If you are so fatigued that you need autothrottles to safely get on the ground, should you really be flying?

No, of course not. But the first thing taught about fatigue is that it is insidious. You may not even realize that you are fatigued until after you've already started making mistakes. And it's not just about fatigue. Sometimes humans just make mistakes. Technology can prevent those mistakes from becoming disasters.
 
I am with ATN. Not my airplane, and I am paid to do a job the way the company wants me to. Obviously if circumstances dictate, good airmanship says that we can make judgements about how to adjust our operation to complete the flight safely. I also try to challenge myself to manipulate the controls as smoothly as possible for the passengers as many are unfamiliar or uncomfortable with flying, especially on a "small" plane.

Gotta love flying with the occasional guy who will fly long range cruise or Vmd against a 120kt headwind in order to "make some cash" (and then requests that I do the same on my leg). Or the guy who initiates a descent by spinning the vertical speed wheel as quickly as possible followed by slamming the thrust levers to flight idle as hard as he can. I just try to fly smoothly, on profile, and get the passengers there on time.

All of the above is IMHO.
 
Ok kids. Don't make me separate you two. Cowboys on this side of the gymnasium, standards-gurus on the other side. Everyone find your dance partner.

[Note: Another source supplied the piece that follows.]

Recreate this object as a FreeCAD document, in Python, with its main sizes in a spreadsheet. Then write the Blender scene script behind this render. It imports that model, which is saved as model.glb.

Oh just wait until some of you guys have a merger where it's darned near "SAC" versus "NATOPS"! :)
 
I can't believe I'm saying this, but I actually agree with the profile crowd here. There's a time and a place for hot doggin, but a plane with pax isn't one of them. I switch pretty regularly between cargo flights, and pax flights with guys hopping off a falcon 50 and onto our amphibs to go out to their ten million dollar house boat. You just don't fly cargo and pax the same way.

If I feel the need to get my rocks off by blowin my ear drums out with nothing but bags in the back, that's fine. But with the VIPs it's gotta be Cadillac smooth baby.